L'inimitable voix de Robert Smith est un fondement du son des Cure. Son arme secrète, en particulier à ses débuts, c'est toutefois une basse électrique facile à confondre avec une guitare: la Fender VI. D'un diamètre plus petit que celles d'une basse ordinaire, ses six cordes sont accordées un octave plus bas qu'une guitare. Robert Smith a souvent été photographié avec une Fender VI blanche au début des Cure. Une version noire de cet instrument qui partage bien des caractéristiques avec les Fender Jazzmaster et Jaguar est aussi passée dans les mains de plusieurs de ses collègues.

Un peu d'humour

Marqué au khôl noir, The Cure traîne avec raison l'image d'un groupe sombre. Or, Robert Smith possède néanmoins un sens de l'humour presque gamin qui pointe dans des sourires malicieux, des clips débiles et chansons pop presque parfaites. On en a eu un aperçu dès 1984 avec Let's Go to Bed et The Lovecats, mais l'incarnation parfaite de ce trait de personnalité des Cure c'est la swinguante Why Can't I Be You, tiré de l'ambitieux album double Kiss Me Kiss Me Kiss Me. Robert Smith les cheveux presque courts dans un costume de petit chien-chien? Mais si, mais si!

L'éternel malentendu

«Mort à l'islam!», «Tous les membres des forces armées américaines devraient écouter cette chanson», «Tuons-les tous», il suffit de lire des commentaires sur YouTube pour constater que, 35 ans après sa parution, la chanson Killing An Arab demeure l'objet d'un énorme malentendu. The Cure a souvent réfuté les interprétations racistes faites de cette chanson inspirée par la scène clé du roman L'étranger d'Albert Camus. Menacé de censure en 1986, lorsque le titre a été inclus sur la compilation Standing On A Beach (1986), le groupe avait apposé un autocollant explicatif sur ses disques et ses cassettes.

Hors curriculum

The Cure est au bord du naufrage après Pornography. Simon Gallup part (il reviendra trois ans plus tard, en 1985) et Robert Smith multiplie les projets parallèles. Avec son ami Steve Severin, de Siouxsie & The Banshees, il forme The Glove et lance un album pas très convaincant dont on retient au plus la chanson Like An Animal. Smith, qui a déjà accompagné Siousxie sur scène, participe à plusieurs enregistrements du groupe qui apparaissent sur l'album Hyaena et à une reprise de Dear Prudence des Beatles.

Père du post-rock?

Prétendre que The Cure est le père du post-rock est assurément exagéré.
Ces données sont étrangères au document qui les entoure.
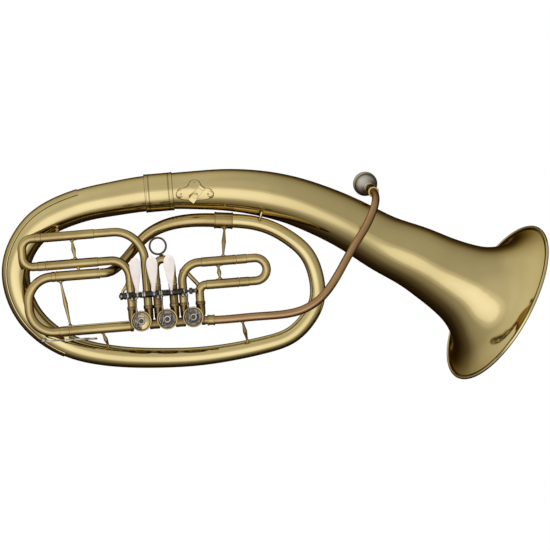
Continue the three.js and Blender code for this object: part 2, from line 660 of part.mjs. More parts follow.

Or, il n'est pas du tout farfelu de les inclure parmi les précurseurs du genre. La raison? Carnage Visors, long morceau instrumental d'une vingtaine de minutes, écrit pour le film du même nom réalisé par le frère de Simon Gallup. Disponible uniquement sur une version cassette de l'album Faith pendant longtemps, la pièce nocturne marquée par un lent crescendo et des répétitions de motifs est désormais disponible sur iTunes - à l'achat de l'album complet...

Influence

L'influence des Cure est souvent diffuse... et parfois très directe. Écoutez 1979 de Smashing Pumpkins, pensez aux versions de Just Like Heaven par Dinosaur Jr. et Katie Melua. Même Adele leur rend hommage, en quelque sorte, en reprenant Lovesong sur son disque 21. On entend aussi clairement des relents des Cure chez Interpol, The Rapture, The XX et, plus récemment, chez les filles de Savages, profondément marquées par le post-punk du début des années 80.